_BRIEF_
Quote precisely the run of lines opening with the line containing "Continue the Blender code for this object: part 3, from" and closing with the line containing "return rise *", and nothing else.

_EXTRACTED RECORDS_

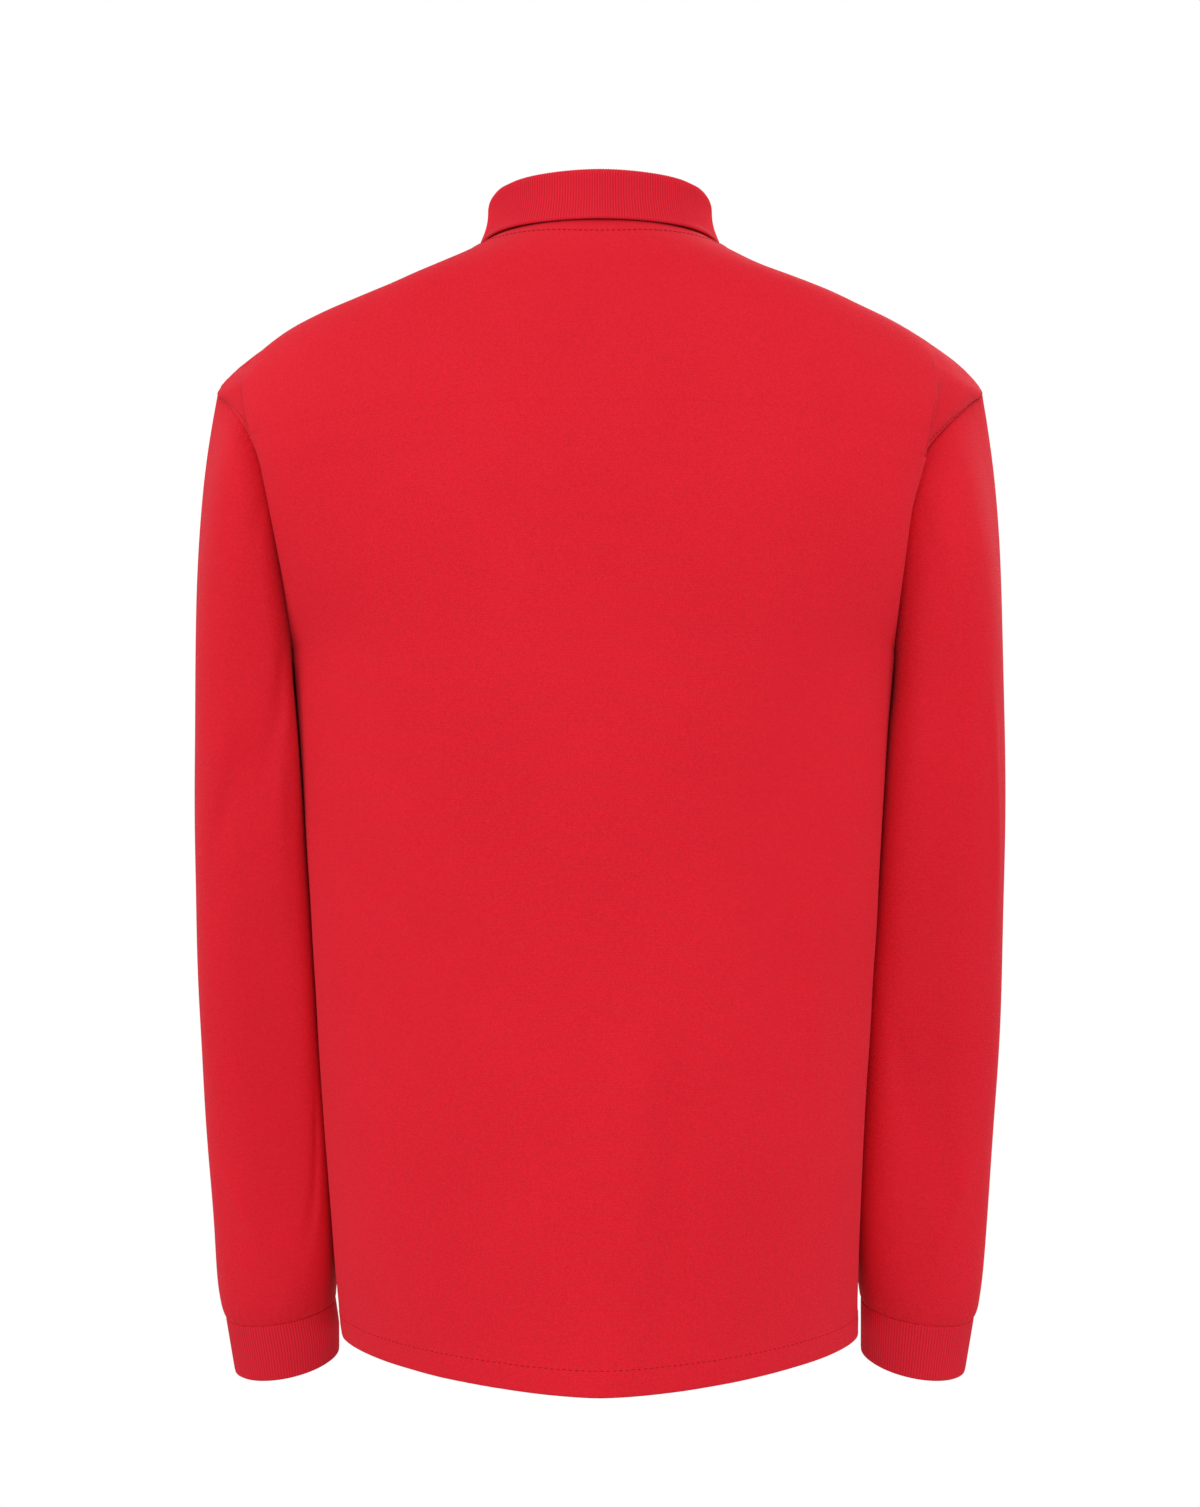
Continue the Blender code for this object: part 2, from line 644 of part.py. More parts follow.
...
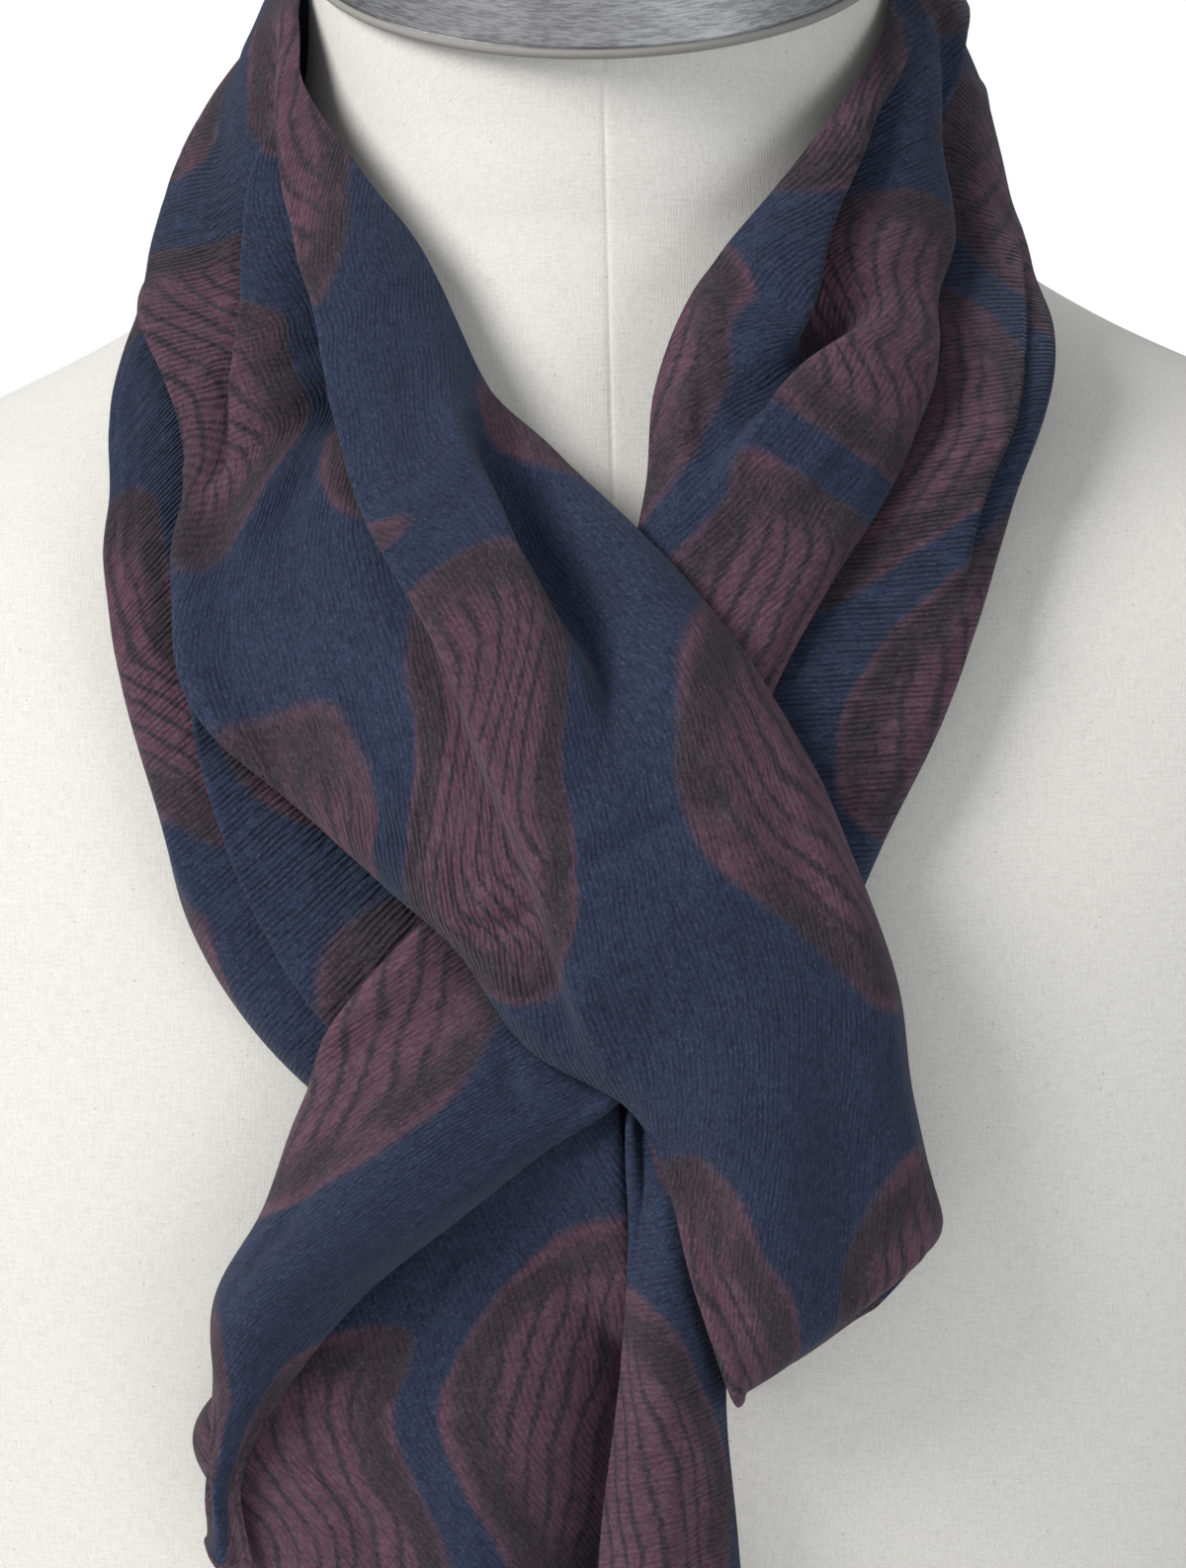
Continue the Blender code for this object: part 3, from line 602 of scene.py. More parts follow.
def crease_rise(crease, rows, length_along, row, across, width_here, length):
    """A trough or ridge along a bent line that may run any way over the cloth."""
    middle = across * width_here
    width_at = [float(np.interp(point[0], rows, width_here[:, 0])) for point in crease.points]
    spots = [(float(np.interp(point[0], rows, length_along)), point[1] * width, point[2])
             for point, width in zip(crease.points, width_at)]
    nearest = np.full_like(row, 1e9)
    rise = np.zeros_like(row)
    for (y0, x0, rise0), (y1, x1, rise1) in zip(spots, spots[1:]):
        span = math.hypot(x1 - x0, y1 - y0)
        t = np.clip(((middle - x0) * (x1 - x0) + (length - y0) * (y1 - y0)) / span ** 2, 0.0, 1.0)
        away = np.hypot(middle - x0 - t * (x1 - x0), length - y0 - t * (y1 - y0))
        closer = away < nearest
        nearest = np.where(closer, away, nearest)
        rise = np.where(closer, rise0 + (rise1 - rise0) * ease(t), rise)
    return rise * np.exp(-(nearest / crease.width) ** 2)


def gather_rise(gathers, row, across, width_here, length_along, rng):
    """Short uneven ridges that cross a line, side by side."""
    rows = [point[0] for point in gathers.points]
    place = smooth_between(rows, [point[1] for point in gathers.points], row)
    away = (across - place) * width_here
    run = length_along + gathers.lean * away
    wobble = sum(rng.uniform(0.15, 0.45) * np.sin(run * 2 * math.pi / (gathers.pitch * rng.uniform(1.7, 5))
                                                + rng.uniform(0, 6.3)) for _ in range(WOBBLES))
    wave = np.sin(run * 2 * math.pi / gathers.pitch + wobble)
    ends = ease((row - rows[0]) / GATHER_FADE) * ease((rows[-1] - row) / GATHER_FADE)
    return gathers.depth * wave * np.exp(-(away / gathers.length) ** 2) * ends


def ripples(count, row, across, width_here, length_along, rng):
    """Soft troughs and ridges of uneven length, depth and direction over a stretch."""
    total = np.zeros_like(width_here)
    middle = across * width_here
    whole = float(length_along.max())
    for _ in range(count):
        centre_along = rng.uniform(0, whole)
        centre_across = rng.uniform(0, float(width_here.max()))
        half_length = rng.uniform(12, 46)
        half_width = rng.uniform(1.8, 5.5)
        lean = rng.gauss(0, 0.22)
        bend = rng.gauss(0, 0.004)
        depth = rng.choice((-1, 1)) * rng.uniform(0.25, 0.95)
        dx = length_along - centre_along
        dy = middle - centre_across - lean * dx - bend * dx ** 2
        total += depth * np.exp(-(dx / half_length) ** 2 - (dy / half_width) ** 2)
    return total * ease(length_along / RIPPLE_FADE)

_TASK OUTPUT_
Continue the Blender code for this object: part 3, from line 602 of scene.py. More parts follow.
def crease_rise(crease, rows, length_along, row, across, width_here, length):
    """A trough or ridge along a bent line that may run any way over the cloth."""
    middle = across * width_here
    width_at = [float(np.interp(point[0], rows, width_here[:, 0])) for point in crease.points]
    spots = [(float(np.interp(point[0], rows, length_along)), point[1] * width, point[2])
             for point, width in zip(crease.points, width_at)]
    nearest = np.full_like(row, 1e9)
    rise = np.zeros_like(row)
    for (y0, x0, rise0), (y1, x1, rise1) in zip(spots, spots[1:]):
        span = math.hypot(x1 - x0, y1 - y0)
        t = np.clip(((middle - x0) * (x1 - x0) + (length - y0) * (y1 - y0)) / span ** 2, 0.0, 1.0)
        away = np.hypot(middle - x0 - t * (x1 - x0), length - y0 - t * (y1 - y0))
        closer = away < nearest
        nearest = np.where(closer, away, nearest)
        rise = np.where(closer, rise0 + (rise1 - rise0) * ease(t), rise)
    return rise * np.exp(-(nearest / crease.width) ** 2)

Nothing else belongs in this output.